しかしそれも百歩譲って良しとしましょう。流通の形は絶えず変化するものですから。
今隆盛を誇っている巨大複合型施設も、今後、どうなるかは分かりません。特にネットを媒介とした流通勢力の躍進は彼らにとって脅威でしょう。店舗型の商売と、根本的にコストが異なりますから、スケールメリットを生かした価格攻勢という、これまで地元商店街を虐殺してきた手段は必ずしも有効ではありません。
で、どういう手段を使うか。
……この解こそ、私が、絶対に彼らを認めることが出来ない理由です。
ジャスコなり何なりに買い物に行く事を想像してみてください。
いつもの、日常的な買い物に行くところをです。
例えば洗顔料やシャンプー或いは食品関係。当然売り場には名の通ったメーカーのよく聞く銘柄の商品があるわけですが、その横に、ノーブランドの商品がありますよね?同じような効用で、値段は2割方安い商品群。
そう、プライベートブランドです。
これが、タチが悪い。
プライベートブランドとは、大規模小売店が企画し提携するメーカーに作らせる独自商品と言う建前ですが、実際は、要するに正規品の粗製濫造品です。
よく似た効用で、ちょっと内容が劣っていて、安い。
以前、車の話をした時にも書きましたが、最近の工業製品ってのは、クソのようなコストで作ったゴミのような商品でも、十分に、使用に耐えてしまいます。これが、よろしくない。
使えるんだからいいじゃん。
という安易な所に、どうしても落ち着いてしまうわけです。
日本の物作りの素晴らしい所は、オリジナルをパクったとしても、決してそのままパクらずに、必ず、何かしらの改善を施す所にありました。必ず、オリジナルを超えるパクリを行ったわけです。パクられる側も、むかつきながらも納得せざるを得ません。だって良くなってるんですから。

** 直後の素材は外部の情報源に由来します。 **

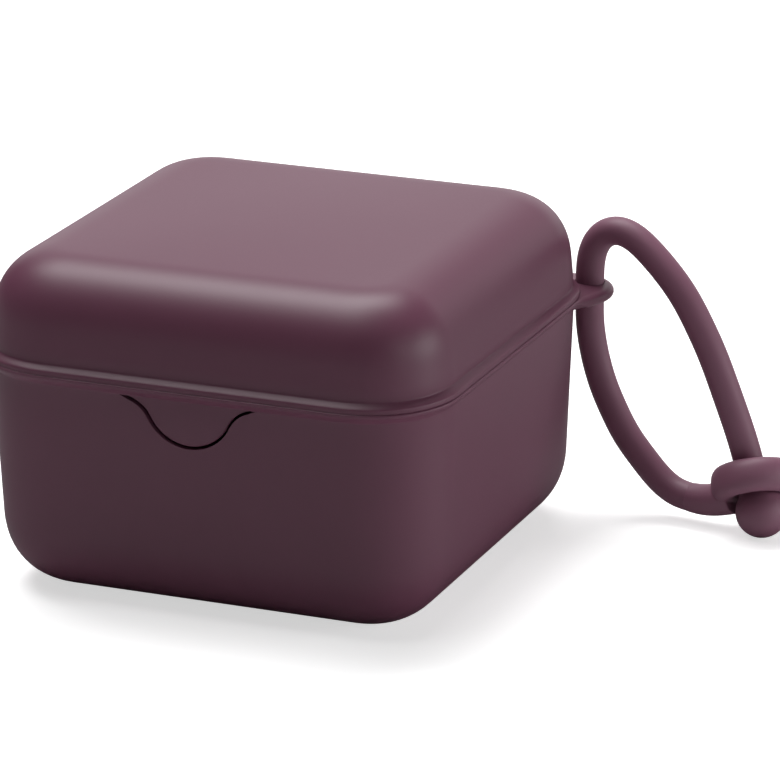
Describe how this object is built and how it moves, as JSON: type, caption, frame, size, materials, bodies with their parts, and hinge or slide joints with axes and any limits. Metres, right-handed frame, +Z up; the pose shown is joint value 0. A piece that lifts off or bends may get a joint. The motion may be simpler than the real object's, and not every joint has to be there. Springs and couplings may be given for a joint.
{
  "type": "pacifier sterilizer case",
  "caption": "Rounded square travel case for pacifiers, with a hinged lid, press-to-open tongue, perforated steam tray and a looped carrying strap.",
  "frame": {"origin": "middle of the case's flat underside, on the surface that it stands on", "axes": "+Z up, the release tongue faces -Y, the hinge runs along X at the back, and the strap hangs at the +X, +Y corner"},
  "size_m": [0.1367, 0.0994, 0.0655],
  "materials": {
    "plum_shell": "fine matte moulded polypropylene",
    "plum_lid": "fine matte moulded polypropylene",
    "pin_plastic": "smooth extruded plastic",
    "tray_plastic": "fine matte moulded polypropylene",
    "plum_silicone": "smooth matte silicone"
  },
  "bodies": {
    "case": {"base_shell": "plum_shell", "hinge_pin": "pin_plastic"},
    "lid": {"lid_shell": "plum_lid"},
    "hook": {"latch_hook": "plum_lid"},
    "tongue": {"release_tongue": "plum_shell"},
    "tray": {"steam_tray": "tray_plastic"},
    "strap": {"strap_cord": "plum_silicone", "strap_eye": "plum_silicone", "strap_ball": "plum_silicone"}
  },
  "joints": [
    {"name": "lid_hinge", "type": "hinge", "parent": "case", "child": "lid", "pos_m": [0, 0.05, 0.046], "axis": [-1, 0, 0], "range_deg": [0, 105], "deforming": ["strap_cord"]},
    {"name": "tongue_press", "type": "hinge", "parent": "case", "child": "tongue", "pos_m": [0, -0.04519, 0.04348], "axis": [1, 0, 0], "range_deg": [0, 12], "stiffness_Nm_per_rad": 0.05},
    {"name": "hook_flex", "type": "hinge", "parent": "lid", "child": "hook", "pos_m": [0, -0.04125, 0.0484], "axis": [1, 0, 0], "range_deg": [0, 6]},
    {"name": "tray_lift", "type": "slide", "parent": "case", "child": "tray", "axis": [0, 0, 1], "range_m": [0, 0.028]},
    {"name": "strap_swivel", "type": "hinge", "parent": "case", "child": "strap", "pos_m": [0.0447, 0.0447, 0.044], "axis": [0, 0, 1], "range_deg": [-50, 40]}
  ],
  "couplings": [
    {"joint": "hook_flex", "follows": "tongue_press", "ratio": 0.5}
  ]
}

そういう循環が、日本的な異常な高性能化を生んだわけです。私はこれを「日本的模倣」と呼びます。
一方、そうではないパクり方があります。オリジナルより粗悪な材料を使い、安価な労働力を搾取して粗製濫造し、オリジナルのブランドイメージに寄生して大量に売り捌く。要するに中国がやることですね。「中国的模倣」です。
中国的模倣の悪影響は様々ありますが、最悪なのは、本来の真っ当な商品開発を行っている真っ当な企業の体力を奪うことにあります。
新商品を開発しても後発でやってきた中国的模倣商品に売上をすぐ奪われてしまう。商品開発の費用を回収出来ない。新規開発に金を掛けるメリットが失われ、新商品を作る意欲も費用も失い、単なるコスト競争に陥る。
これは恐ろしいことです。日本の製造業が陥っているジレンマはこの問題に起因します。
打開するには?
まずメーカーが、他の真似ようの無い、圧倒的な新商品を開発する。
そして消費者は、商品に対して、正当に評価し正当な対価を支払う。
そういう関係しかありません。
私は、プライベートブランドの商品は買いません。
ちょっと高くても、正規品を買います。
そういう日々の消費行動の集積が、結局、回りまわって自分を助け、或いは自分を害することになる。
金は天下の回り物とはよく言ったものです。昔の人は本当に、物事の本質を突きます。
日本の経済を本当に支えるのは、政府でも大企業でも銀行でもなく、我々消費者一人一人の消費行動にある。政府の景気対策の無策ぶりに文句だけ言って依存する前に、自分がやれることをやる。
日本経済に本当に必要なのはそういう意識と気概ではないか。
…などと渋滞に巻き込まれながら考えるわけですが、さて果たして。
あの巨大な駐車場に溢れかえる車と、それに乗ってやってきた人々は、一体、どういう消費行動を取るのでしょうか。
今日の特売も勿論大切ですが、もう少し、目線を高く視野を広く持ってみるのもより大切なような気がしますね。